Every unit crosses a modest 1200 ft., except for two 1800-ft. spans for the major navigation channels east and west of the islands. The deck consists of a double box.
While road traffic rumbles across the top face in summer months, the upper box accommodates an all-weather twin-track railroad, and the lower box provides space for pipelines.
Drawing from offshore oil-rig techniques, Lin rests this modular superstructure on a series of concrete gravity piers, curved like fat bugles to fend off marauding ice floes.
Each of these is towed to its position, sunk onto a base raft and weighed down with ballast.
Then a huge catamaran barge floats each span to its pier.
The waters themselves offer little challenge--the strait runs no deeper than 180 ft.--but as in all Arctic construction, timing is critical: Weather restricts activity to only five months out of the year.
And because of the climate, concrete must swaddle everything, even the cables. "That's important from two points of view," explains Lin. "Number one, the concrete protects the steel. It simplifies maintenance in an icy area.

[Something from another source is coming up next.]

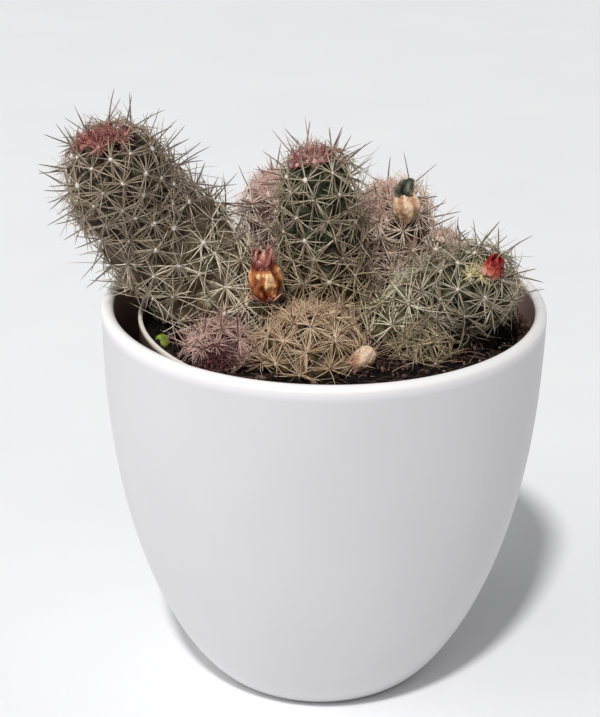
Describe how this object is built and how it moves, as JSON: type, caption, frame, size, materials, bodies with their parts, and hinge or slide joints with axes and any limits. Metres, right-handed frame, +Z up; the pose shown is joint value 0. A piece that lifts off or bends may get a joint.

Number two, it stiffens the bridge, so it's not just hanging from rope." Only at the deck's expansion joints would steel--coated to resist rust--see daylight.
The Peace Bridge is typical of Lin's designs: At first glance they fly in the face of logic, but eventually they fly.
Case in point: an award-winning proposal for a bridge across the Strait of Gibraltar, linking Spain and Morocco. Lin and colleague Philip Chow picked an 8.75-mile route that European engineers had written off because it crossed water too deep.
The Lin solution: straddling the depths with two enormous main spans that leap 16,000 ft., made possible by cable-stayed cantilevered struts that trim each suspended length to 9842 ft.--still a record span, but within reach of current technology.
Only time will tell if the Intercontinental Peace Bridge gains similar acceptance, or if fortune leads two nations to forge this link.
If so, then the bridge will redefine not only geopolitical boundaries, but also the boundaries of civil engineering.